I stumbled through my “idiot years,” as I like to call them. Everyone threw up their hands, and rightly so, but I’d like to think Judy held onto a silent hope that maybe I’d finally straighten myself out. I can see it in her eyes these days, and in that beautiful smile: true happiness and honest motherly pride. I’m a university professor and an author of children’s fantasy novels.

She knows how much I love my cats. She e-mails me pictures and videos of cute felines, and buys me kitty-cat Christmas presents. One year, she bought me a 365-day magnetized kitten calendar for the refrigerator—a simple gift, but one with great meaning for me.

Judy sends birthday cards to everyone in the family; she never forgets. She gets as much pleasure out of it as the recipients. She also loves to entertain. Having the clan over for Christmas is a joy for her. The family has grown substantially—eight kids, most with their own kids. Throw in grandchildren and great-grandchildren, and you could have the neighbor’s kids at the party and no one would ever know. And no one plays Santa better than Judy.

She takes care of my dad now; he’s ninety-five years old and surprisingly alert, but physically slowing down. I’m sure it’s doubly tough on her; she has to watch a man she loves deteriorate before her eyes, and she’s taken on the lion’s share of the domestic workload. I wish I could pay her back for all the little things she’s done by sending a maid over twice a month.

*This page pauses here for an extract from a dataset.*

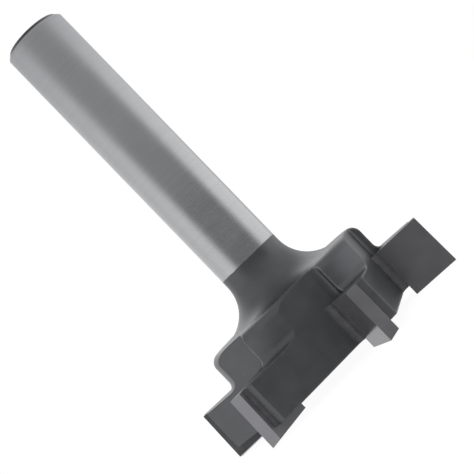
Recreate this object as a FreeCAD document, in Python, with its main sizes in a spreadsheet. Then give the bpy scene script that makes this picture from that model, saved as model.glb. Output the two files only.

For now, it will have to be simple gestures. We held a family birthday party recently. I sat and talked with her grandson, a young man who lost his father a couple of years ago. He has challenges ahead of him, but with the right nudge he might find his path.

Judy sent me an e-mail thanking me for spending time with him, but I recognized that I was just like that grandson way back when. Everyone needs someone to talk to about life’s challenges. I think Judy sees the same spark in him that she saw in me many years ago. I’m sure she’ll never give up on him either.

We talk periodically. Whether by e-mail or by phone, I can always envision her smile in the background. On different days, that smile might be directed at her husband, her children, friends, co-workers, or the hostess at a restaurant. She gives it away freely. Judy wants everyone she meets to be happy.

Sometimes, I felt self-imposed pressure to refer to Judy as my mother, especially since my own mom passed some years ago. However, I now realize the folly in that idea. Judy is my stepmom, and she’s fulfilled her role with dignity, patience, and deep devotion. I love her for being exactly that, and I feel privileged that she became a part of my life more than forty years ago.